National does support the recognition of on-farm sequestration, allowing landowners to earn Emissions Trading Scheme credits through other forms of carbon capture besides tree planting, such as restoring wetlands. It also plans to remove the ban on gene technologies which will help give farmers the tools they need to reduce methane emissions through gene-edited crops, feed and livestock.
There’s more besides. Both major parties plan to invest more in renewable energy projects. Green hydrogen will be one area for future co-investment with the government.
The Labour Government has also resorted to industrial policies by incentivising Fonterra to cut coal use at six dairy factories, thus halving its manufacturing emissions by 2030.
It will co-fund up to $90m from the Government Investment in Decarbonising Industry (GIDI) fund, which is paid for through the Emissions Trading Scheme. The rationale is that this will deliver 2.69 per cent of all New Zealand’s required emissions reductions between 2026 and 2030 and “is equivalent to taking 120,000 cars off the road”.
Except the latter part is a false equivalence.
To stay true to the Hipkins’ mantra that you “can’t offset your way out of reducing emissions”, the cuts to transport emissions also have to be absolute through removing fossil-fuelled cars and trucks from our roads.
The Fonterra agreement follows an earlier one made with NZ Steel, which will deliver 1.17 million tonnes of CO2 equivalent cuts, 2.69 per cent of the total emissions reductions required in New Zealand’s second emissions budget between 2026 and 2030.

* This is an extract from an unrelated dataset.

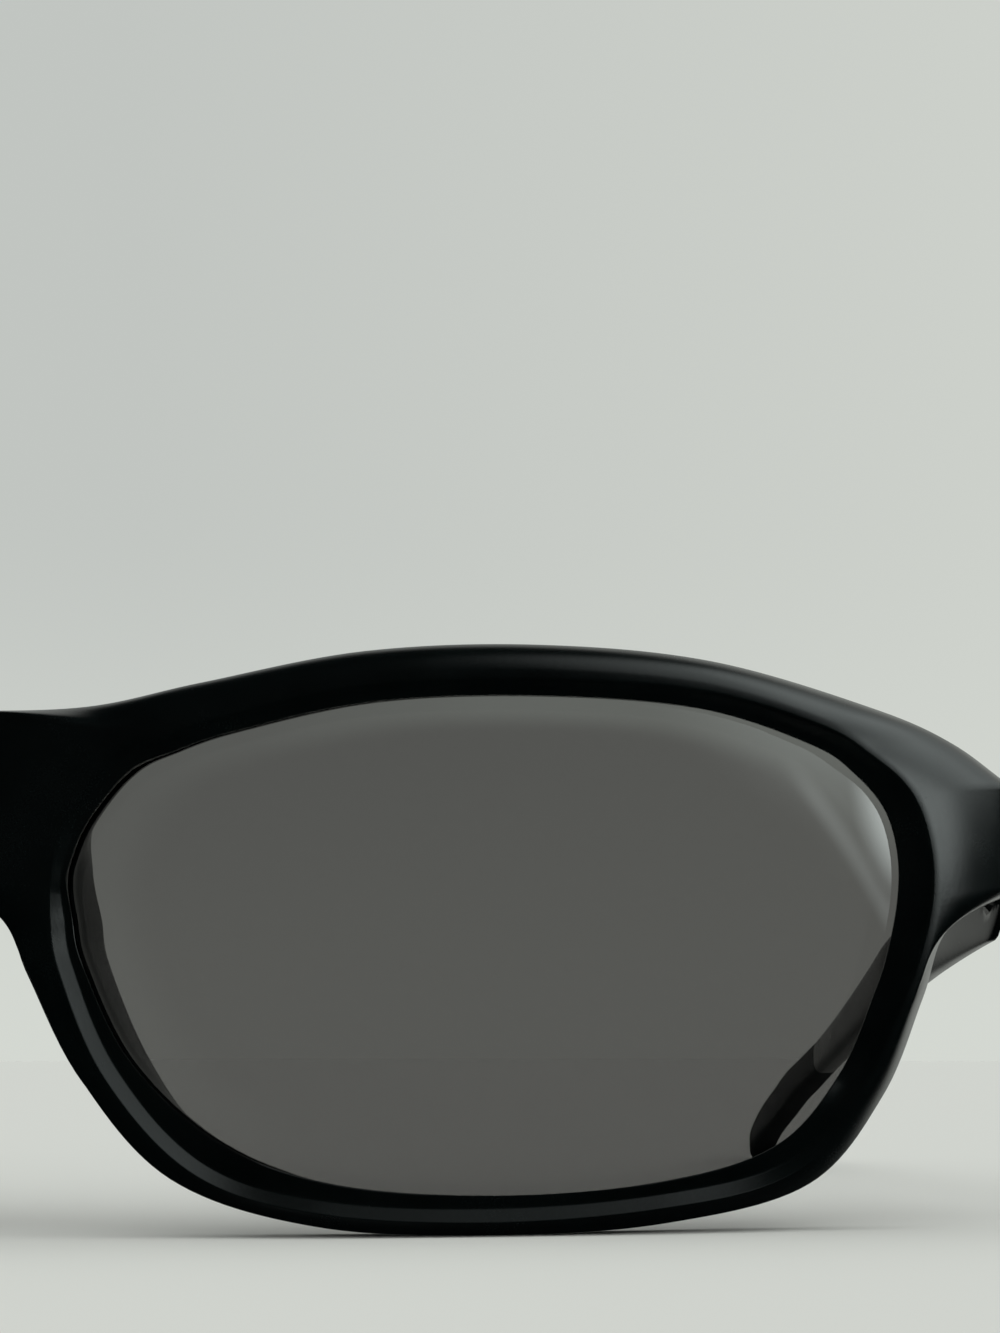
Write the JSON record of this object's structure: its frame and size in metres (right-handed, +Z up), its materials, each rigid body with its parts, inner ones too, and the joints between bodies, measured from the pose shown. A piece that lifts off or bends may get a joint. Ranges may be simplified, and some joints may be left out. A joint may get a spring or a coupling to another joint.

These co-investments with big private sector companies will make a small reduction in the target.
But even with the Government’s Emissions Reduction Plan, New Zealand is still very short indeed of achieving the promise it made to cut emissions by 147 million tonnes in the 2020s.
The answer is for both Labour and National to put aside allegations of “corporate welfare” and “crony capitalism” and invest large to achieve the targets. Particularly in transport and agribusiness.
Other countries, notably China with its major investments in EVs and solar power, are achieving major reductions.
The United States passed the Inflation Reduction Act last year — the most significant climate legislation in US history — to offer funding, programmes and incentives to accelerate the transition to a clean energy economy.
There are significant opportunities in the transtasman arena.
Hipkins has foreshadowed further changes to the Emissions Trading Scheme, to take account of the Climate Change Commission’s advice to ensure the scheme is priced appropriately and incentivises effective climate action.
“We can’t simply plant the whole country in exotic forests and pretend that we have done our bit to tackle the challenge.”
The existential crisis which the Prime Minister alluded to this week is such that we now need to invest in major change to reduce emissions here, protect our major export earner agriculture, explore gene-editing and grow new greentech industries for the future.
Free-riding by buying phantom offshore credits is not the answer for New Zealand.